06/05/2024
Pour ceux qui souhaitent réfléchir aux comportements de nos chiens, qui souhaitent mieux les comprendre, qui acceptent de se remettre en question, de s'améliorer pour leur bien-être, de faire des compromis sans tout attendre ou exiger d'eux, d'accepter qu'ils sont des individus à part entière, et non des objets... Pour ceux qui veulent apprendre, ou réapprendre... Les autres ne sont pas sur cette page où ne lirons pas ce post, mais si nous partagions pour que les mentalités évoluent plus vite ?
BESOINS DU CHIEN
VERSUS
EXIGENCES HUMAINES
Nous en demandons beaucoup trop à nos chiens. Je me le dis souvent. Je vois depuis des années défiler devant mes yeux des individus de plus en plus réactifs, de plus en plus sensibles. J’observe de plus en plus de chiens (dans mon travail ou mon quotidien) qui semblent perdus ou affolés dans un monde qui ne les comprend plus vraiment. Certains professionnels diront que ces chiens ont toujours existé. Je ne suis pas de cet avis. Je pense que la réactivité des chiens s’aggrave à mesure que notre société perd son animalité et le contact avec la Nature.

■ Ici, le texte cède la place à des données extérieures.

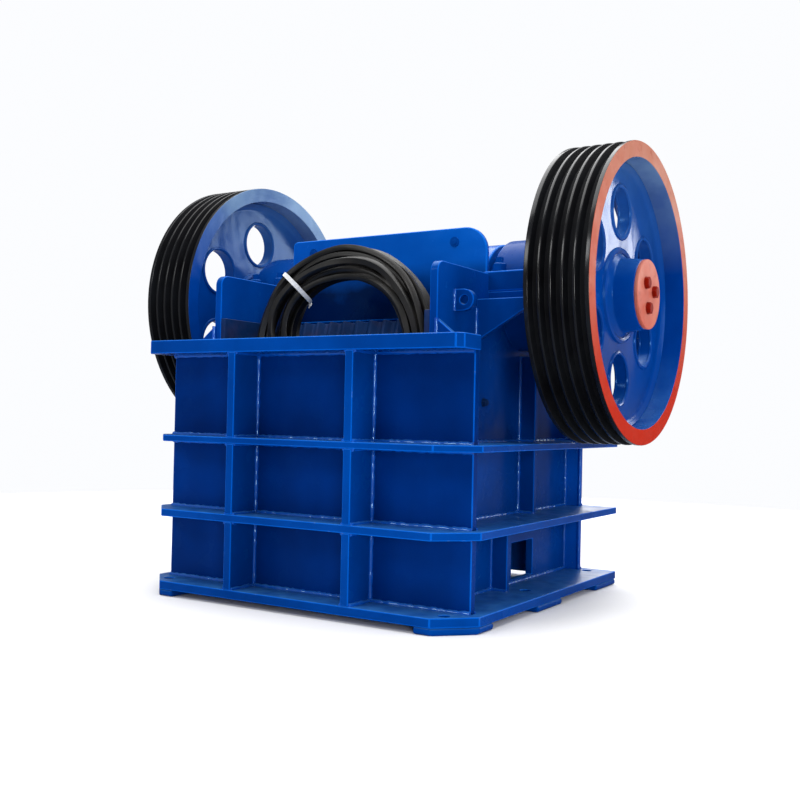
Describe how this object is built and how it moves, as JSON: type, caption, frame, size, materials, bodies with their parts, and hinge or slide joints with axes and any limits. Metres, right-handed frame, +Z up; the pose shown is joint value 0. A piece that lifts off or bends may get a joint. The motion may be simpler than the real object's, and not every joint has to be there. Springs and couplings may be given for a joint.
{
  "type": "jaw crusher",
  "caption": "Single-toggle jaw crusher: ribbed welded frame, grooved flywheels on an eccentric shaft, swing jaw on a toggle plate, and a coil of spare belts in the feed opening.",
  "frame": {"origin": "on the ground, midway between the corner bolt holes of the base flange", "axes": "+Z up, -Y the feed side, X along the shaft"},
  "size_m": [1.86, 1.482, 1.59],
  "materials": {
    "blue_paint": "glossy blue enamel on welded steel",
    "head_paint": "glossy lighter blue enamel",
    "wheel_paint": "blue web, black grooved rim, red primer on the machined outer faces",
    "primer": "satin red primer",
    "cast_steel": "rough manganese steel casting",
    "machined_steel": "turned or ground steel",
    "spring_steel": "dark oiled spring steel",
    "belt_rubber": "black rubber belt"
  },
  "bodies": {
    "frame": {"adjusting_seat": "blue_paint", "back_wall": "blue_paint", "base_flange": "blue_paint", "bearing_cap_left": "blue_paint", "bearing_cap_right": "blue_paint", "bearing_cover_left": "blue_paint", "bearing_cover_right": "blue_paint", "bearing_left": "machined_steel", "bearing_right": "machined_steel", "bearing_seat_left": "blue_paint", "bearing_seat_right": "blue_paint", "belt_coil": "belt_rubber", "cheek_gusset_left": "blue_paint", "cheek_gusset_right": "blue_paint", "cheek_liner_left": "cast_steel", "cheek_liner_right": "cast_steel", "fixed_jaw_die": "cast_steel", "foot_pads": "blue_paint", "front_rib_left": "blue_paint", "front_rib_right": "blue_paint", "front_wall": "blue_paint", "lifting_lug_left": "blue_paint", "lifting_lug_right": "blue_paint", "lower_shelf": "blue_paint", "shim_pack": "machined_steel", "side_plate_left": "blue_paint", "side_plate_right": "blue_paint", "side_ribs_left": "blue_paint", "side_ribs_right": "blue_paint", "tension_rod": "machined_steel", "tension_spring": "spring_steel", "top_flange": "blue_paint", "upper_shelf": "blue_paint"},
    "rotor": {"eccentric_shaft": "machined_steel", "wheel_rim_left": "wheel_paint", "wheel_rim_right": "wheel_paint", "wheel_web_left": "wheel_paint", "wheel_web_right": "wheel_paint", "end_cover_left": "primer", "end_cover_right": "primer"},
    "jaw": {"swing_jaw": "head_paint", "head_guard": "head_paint", "swing_jaw_die": "cast_steel"},
    "toggle": {"toggle_plate": "blue_paint"}
  },
  "joints": [
    {"name": "wheel_spin", "type": "hinge", "parent": "frame", "child": "rotor", "pos_m": [0, 0.15, 1.075], "axis": [1, 0, 0], "continuous": true},
    {"name": "jaw_swing", "type": "hinge", "parent": "frame", "child": "jaw", "pos_m": [0, 0.15, 1.075], "axis": [1, 0, 0], "range_deg": [-1.2, 0]},
    {"name": "toggle_rock", "type": "hinge", "parent": "frame", "child": "toggle", "pos_m": [0, 0.251, 0.407], "axis": [1, 0, 0], "range_deg": [-0.92, 0]}
  ],
  "couplings": [
    {"joint": "toggle_rock", "follows": "jaw_swing", "ratio": 0.754}
  ]
}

Je n’ai pas de preuve, juste des observations. J’observe en parallèle des humains de plus en plus en exigeants, dans le contrôle le plus total, des gens angoissés du résultat, voulant à tous prix imposer leur mode de vie au chien qu’ils viennent d’adopter et se disant prêts à tout faire pour y parvenir. Le chien doit s’adapter, pas l’inverse. Il doit s’habituer rapidement à son environnement, accepter les règles de la maison, se voir assaillir d’une tonne de demandes n’ayant aucun sens pour lui, et au final, il est écrasé de devoirs et d’obligations sans vraiment avoir le droit et le respect. Chien et humain deviennent de plus en plus inadaptés l’un à l’autre. C’est le constat que je fais. Comment pourrait-il en être autrement dans cette société si pressée, si bruyante, si rapide et souvent si capricieuse ? Comment peut-on espérer du chien qu’il continue à s’adapter encore et toujours quand cela semble déjà si difficile pour nos enfants (de plus en plus émotifs, hypersensibles, stressés, etc.) ?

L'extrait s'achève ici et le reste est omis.